#### Supplied entries
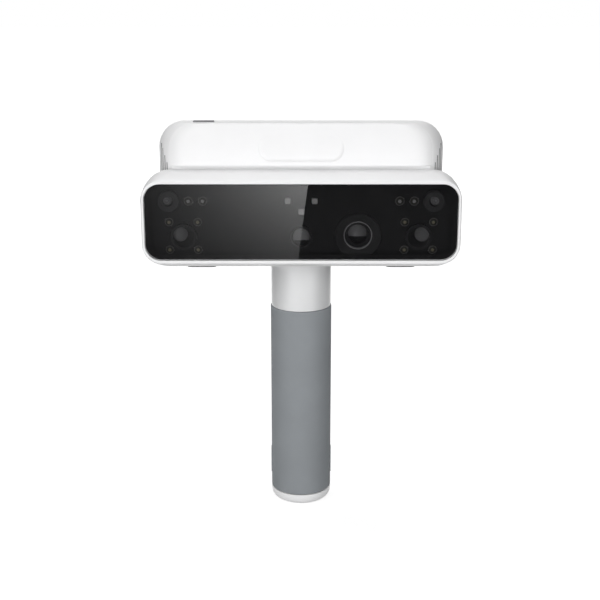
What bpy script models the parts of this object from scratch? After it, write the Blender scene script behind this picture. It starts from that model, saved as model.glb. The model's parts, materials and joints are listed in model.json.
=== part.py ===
"""Handheld three-dimensional scanner: a wide optical head on a round upright grip.

All lengths are metres. +Z is up, the optical window faces -Y, and the origin is
the centre of the flat foot of the grip.
"""

import math

import bmesh
import bpy
from mathutils import Matrix

MM = 0.001

# Clearances and shared steps
GAP = 0.3 * MM
FACET_ROOM = 0.15 * MM
PAST = 2.0 * MM
BITE = 1.0 * MM
NEARLY_ROUND = 0.97
CORNER_STEPS = 8
INNER_CORNER_STEPS = 4
PAD_CORNER_STEPS = 5
ROUND_STEPS = 36
PROJECTOR_STEPS = 32
SOCKET_STEPS = 24
CAMERA_STEPS = 20
HUB_STEPS = 20
LENS_STEPS = 18
KEY_STEPS = 16
POST_STEPS = 12
LED_STEPS = 10

# Handle, from the foot up
FOOT_RADIUS = 15.5 * MM
GRIP_RADIUS = 19.0 * MM
CAP_HEIGHT = 6.7 * MM
CAP_EDGE_HEIGHT = 4.6 * MM
CAP_SPIGOT_LENGTH = 6.3 * MM
SLEEVE_WALL = 2.2 * MM
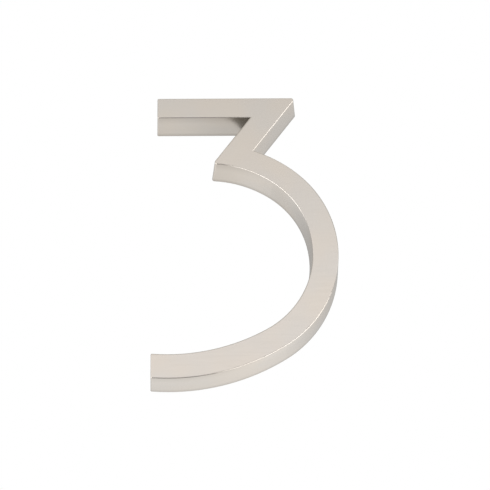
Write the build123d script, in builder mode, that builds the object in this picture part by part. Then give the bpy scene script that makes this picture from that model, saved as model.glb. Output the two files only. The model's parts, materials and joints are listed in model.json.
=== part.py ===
from build123d import *
from math import atan2, cos, degrees, radians, sin, sqrt
import os

# A wall-mounted numeral three, die cast in one piece: a flat front face, sides that lean in
# towards it by the draft, and a hollow back with bosses and ribs.
# +X is to the reader's right, +Z is up, the front face looks along -Y, and the back lies at
# Y 0. The origin is on the back, midway between the two tapped holes.
# Outline sizes are taken at the back, where the casting is widest. Outline points are measured
# from the upright centre line of the bowl, and down from the top edge.
height = 127.0
depth = 19.0
draft_angle = 2.0

# Flat top bar
bar_thickness = 10.4
bar_left = 29.9
bar_right = 31.9

# Diagonal that runs down to the left from the bar's right end
diagonal_angle = 52.8
diagonal_width = 11.6

# Outer edge of the bowl: shoulder, round and foot are three arcs that run into each other
shoulder_radius = 56.8
shoulder_end = 48.0
round_radius = 48.2
foot_start = -58.3
foot_radius = 93.8
foot_left = 32.2

# Inner edge of the bowl, with three arcs of its own
round_stroke = 12.2
foot_stroke = 11.8
inner_shoulder_radius = 48.4
inner_shoulder_end = 55.5
inner_round_radius = 37.9
inner_foot_start = -60.8
inner_foot_radius = 83.6

# Rounded edges
tip_radius = 1.0
corner_radius = 0.6
face_edge_radius = 0.4

# Hollow back
wall = 2.2
face_wall = 2.5
core_bevel = 0.6

# Bosses with tapped blind holes for M4 studs
boss_radius = 4.2
tap_radius = 1.65
tap_depth = 12.0

# Cross ribs, which stop short of the back
rib_width = 1.4
rib_recess = 6.0
bar_rib_reach = 14.0
round_rib_count = 3
round_rib_angle = 70.0
foot_rib_angle = 17.0


def point_at(centre, radius, angle):
    return centre + Vector(cos(radians(angle)), sin(radians(angle))) * radius


def angle_of(point, centre):
    return degrees(atan2(point.Y - centre.Y, point.X - centre.X))


def run_on_centre(centre, radius, next_radius, angle):
    """Centre of the arc that runs on from another at this angle."""
    return point_at(centre, radius - next_radius, angle)


def level_below(centre, radius, x):
    """Level of an arc under its centre, at a given x."""
    return centre.Y - sqrt(radius**2 - (x - centre.X) ** 2)


def round_centre(x, radius, foot_radius, foot_start, lowest):
    """Centre of a round whose foot comes down to the lowest level."""
    return Vector(x, lowest + foot_radius + (foot_radius - radius) * sin(radians(foot_start)))


# The diagonal's two edges are lines at a distance along this normal
diagonal_run = point_at(Vector(0, 0), 1, diagonal_angle)
diagonal_normal = point_at(Vector(0, 0), 1, diagonal_angle + 90)
right_edge = Vector(bar_right, 0).dot(diagonal_normal)
left_edge = right_edge + diagonal_width


def diagonal_at_level(edge, level):
    return Vector((edge - level * diagonal_normal.Y) / diagonal_normal.X, level)


def diagonal_on_arc(edge, centre, radius):
    """Upper point where an edge of the diagonal meets an arc."""
    away = centre.dot(diagonal_normal) - edge
    along = centre.dot(diagonal_run) + sqrt(radius**2 - away**2)
    return diagonal_normal * edge + diagonal_run * along


# Arc centres of the bowl
outer_round = round_centre(0, round_radius, foot_radius, foot_start, -height)
outer_shoulder = run_on_centre(outer_round, round_radius, shoulder_radius, shoulder_end)
outer_foot = run_on_centre(outer_round, round_radius, foot_radius, foot_start)

inner_round = round_centre(
    round_radius - round_stroke - inner_round_radius,
    inner_round_radius,
    inner_foot_radius,
    inner_foot_start,
    foot_stroke - height,
)
inner_shoulder = run_on_centre(
    inner_round, inner_round_radius, inner_shoulder_radius, inner_shoulder_end
)
inner_foot = run_on_centre(
    inner_round, inner_round_radius, inner_foot_radius, inner_foot_start
)

# The two tapped holes lie on the bowl's centre line, in the middle of the bar and of the foot
upper_hole = Vector(0, -bar_thickness / 2)
foot_bottom = level_below(outer_foot, foot_radius, 0)
foot_top = level_below(inner_foot, inner_foot_radius, 0)
lower_hole = Vector(0, (foot_bottom + foot_top) / 2)
origin_level = (upper_hole.Y + lower_hole.Y) / 2

# The same back plane, looking into the casting and out of it
back = Plane(origin=(0, 0, -origin_level), x_dir=(1, 0, 0), z_dir=(0, -1, 0))
wall_side = Plane(origin=back.origin, x_dir=(-1, 0, 0), z_dir=(0, 1, 0))


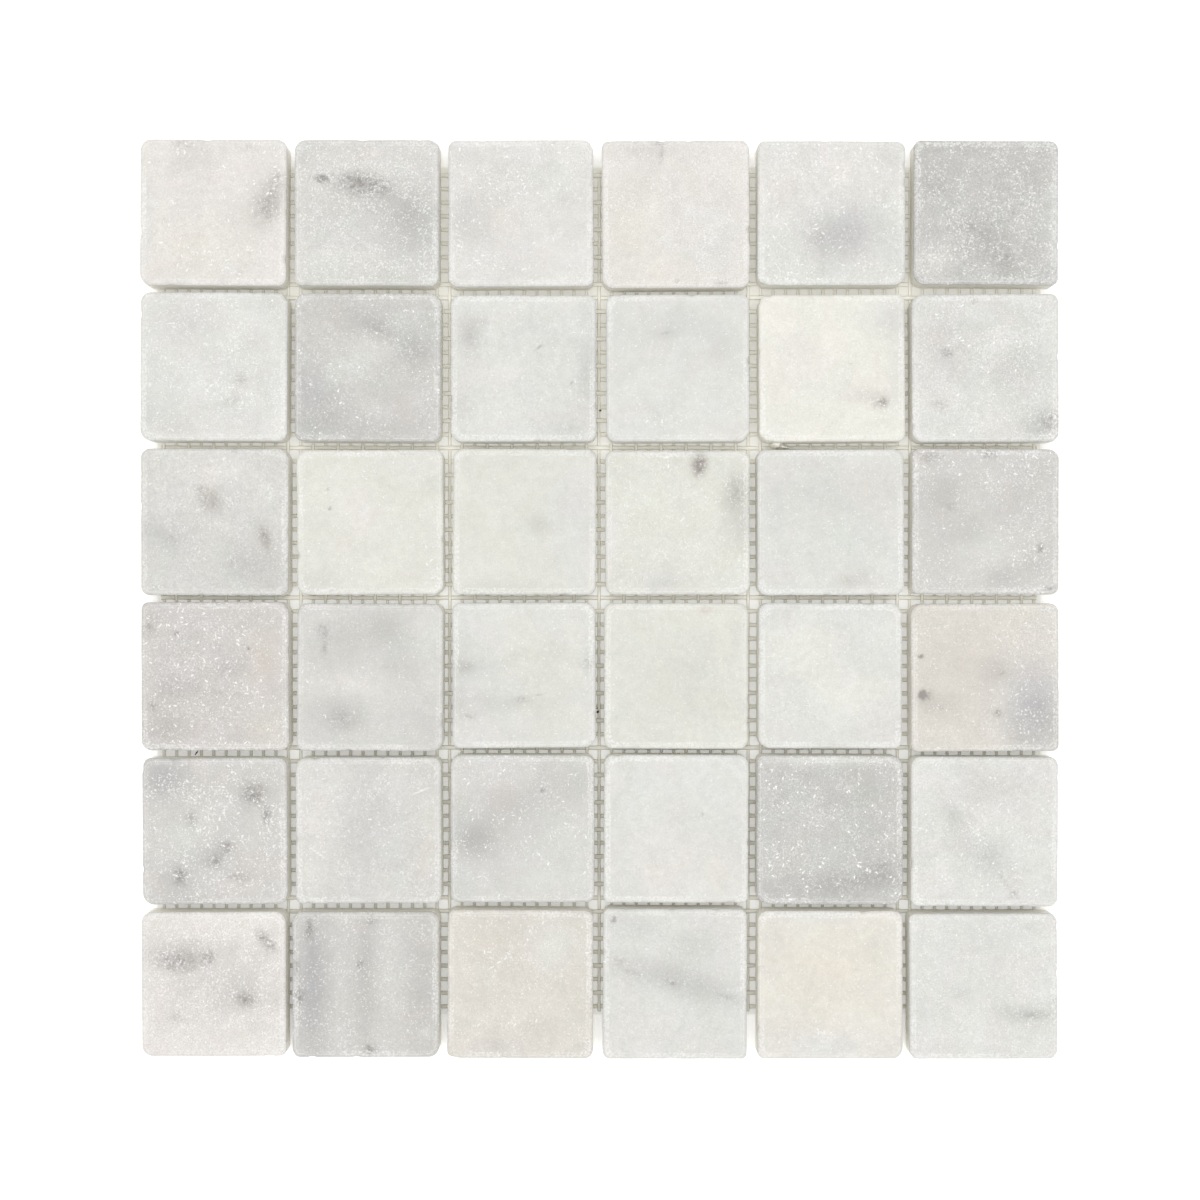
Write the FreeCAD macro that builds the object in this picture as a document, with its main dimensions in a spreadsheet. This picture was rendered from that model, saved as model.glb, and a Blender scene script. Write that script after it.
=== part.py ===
# Mosaic tile sheet: 36 tumbled marble tiles on one open fibreglass net, lying flat
# Millimetres. The origin is under the middle of the sheet, on the surface that it lies on.
# +X runs to the right along a row of tiles, +Y towards the first row, +Z out of the tiles' faces.

import FreeCAD, Part
import math
import os
import Sketcher

# Driving dimensions: the name of each, its value and what it is
SIZES = (
    ("tile_rows", 6, "rows of tiles, the first one at +Y"),
    ("tile_columns", 6, "tiles in a row"),
    ("tile_side", 48.0, "mean length of a tile's side"),
    ("tile_thickness", 10.0, "mean thickness of a tile"),
    ("joint_width", 2.8, "mean gap between two tiles, which takes the grout"),
    ("corner_radius", 3.1, "mean radius of a tile's corners, seen from above"),
    ("face_arris", 0.7, "width of the worn edge round a tile's face"),
    ("side_scatter", 0.3, "how far a tile's side lies in or out at most"),
    ("corner_scatter", 0.3, "how far a corner's radius differs at most"),
    ("thickness_scatter", 0.15, "how far a tile's thickness differs at most"),
    ("laying_shift", 0.2, "how far a tile lies off its row and its column at most"),
    ("laying_turn", 0.3, "how far a tile lies turned at most, degrees"),
    ("net_side_inset", 3.45, "from the sheet's left and right edges in to the net's cut edges"),
    ("net_top_inset", 7.2, "from the sheet's edge at +Y in to the net's cut edge"),
    ("net_bottom_inset", 12.6, "from the sheet's edge at -Y in to the net's cut edge"),
    ("warp_pitch", 4.15, "from one thread along Y to the next"),
    ("warp_width", 1.1, "width of a flat thread along Y"),
    ("weft_pitch", 4.55, "from one thread along X to the next"),
    ("weft_width", 1.4, "width of a flat thread along X"),
    ("thread_thickness", 0.25, "thickness of one layer of threads"),
)

# How far each row lies to the right of its place, and each column towards +Y, as laid by hand
ROW_SHIFTS = (-0.2, 0.2, 0.3, 0.2, -0.1, -0.4)
COLUMN_SHIFTS = (0.4, 0.0, -0.4, -0.2, 0.2, 0.0)

# What is a tile's own: the four sides and four corners count from these numbers
SIDE_KIND = 0
CORNER_KIND = 4
THICKNESS_KIND = 8
SHIFT_X_KIND = 9
SHIFT_Y_KIND = 10
TURN_KIND = 11

# Lengths that several pieces share, as the spreadsheet's own sums
TILE_PITCH = "(sizes.tile_side + sizes.joint_width)"
SHEET_WIDTH = f"(sizes.tile_columns * {TILE_PITCH} - sizes.joint_width)"
SHEET_HEIGHT = f"(sizes.tile_rows * {TILE_PITCH} - sizes.joint_width)"
WEFT_LENGTH = f"({SHEET_WIDTH} - 2 * sizes.net_side_inset)"
WARP_LENGTH = f"({SHEET_HEIGHT} - sizes.net_top_inset - sizes.net_bottom_inset)"


def fill_sheet(doc):
    """Put the driving dimensions into the spreadsheet, one line each."""
    sheet = doc.addObject("Spreadsheet::Sheet", "sizes")
    lines = list(SIZES)
    for number, shift in enumerate(ROW_SHIFTS, 1):
        lines.append((f"row_shift_{number}", shift, f"how far row {number} lies to the right"))
    for number, shift in enumerate(COLUMN_SHIFTS, 1):
        lines.append((f"column_shift_{number}", shift, f"how far column {number} lies towards +Y"))
    for line, (alias, value, meaning) in enumerate(lines, 1):
        sheet.set(f"A{line}", meaning)
        sheet.set(f"B{line}", str(value))
        sheet.setAlias(f"B{line}", alias)
    doc.recompute()
    return sheet


def origin_feature(body, role):
    """One of the body's own origin planes or axes."""
    return next(feature for feature in body.Origin.OriginFeatures if feature.Role == role)


def flat_sketch(body, name):
    """An empty sketch on the body's own XY plane."""
    sketch = body.newObject("Sketcher::SketchObject", name)
    sketch.AttachmentSupport = [(origin_feature(body, "XY_Plane"), "")]
    sketch.MapMode = "FlatFace"
    return sketch


def bind(sketch, kind, places, name, expression):
    """Add a named dimension to the sketch and bind it to the spreadsheet."""
    value = float(sketch.evalExpression(expression))
    index = sketch.addConstraint(Sketcher.Constraint(kind, *places, value))
    sketch.renameConstraint(index, name)
    sketch.setExpression(f"Constraints.{name}", expression)


def scatter(row, column, kind):
    """A number from -1 to 1 that is a tile's own, and the same in each build."""
    return round(math.sin(5.3 * row + 9.7 * column + 2.9 * kind + 1.7 * row * column), 2)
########
■ What you are asked to do ■
Using the entries above, return exactly the lines from the line with "Write the build123d" to the line with "diagonal_width = 11.6", counting both of those lines.

■ Answer to this problem ■
Write the build123d script, in builder mode, that builds the object in this picture part by part. Then give the bpy scene script that makes this picture from that model, saved as model.glb. Output the two files only. The model's parts, materials and joints are listed in model.json.
=== part.py ===
from build123d import *
from math import atan2, cos, degrees, radians, sin, sqrt
import os

# A wall-mounted numeral three, die cast in one piece: a flat front face, sides that lean in
# towards it by the draft, and a hollow back with bosses and ribs.
# +X is to the reader's right, +Z is up, the front face looks along -Y, and the back lies at
# Y 0. The origin is on the back, midway between the two tapped holes.
# Outline sizes are taken at the back, where the casting is widest. Outline points are measured
# from the upright centre line of the bowl, and down from the top edge.
height = 127.0
depth = 19.0
draft_angle = 2.0

# Flat top bar
bar_thickness = 10.4
bar_left = 29.9
bar_right = 31.9

# Diagonal that runs down to the left from the bar's right end
diagonal_angle = 52.8
diagonal_width = 11.6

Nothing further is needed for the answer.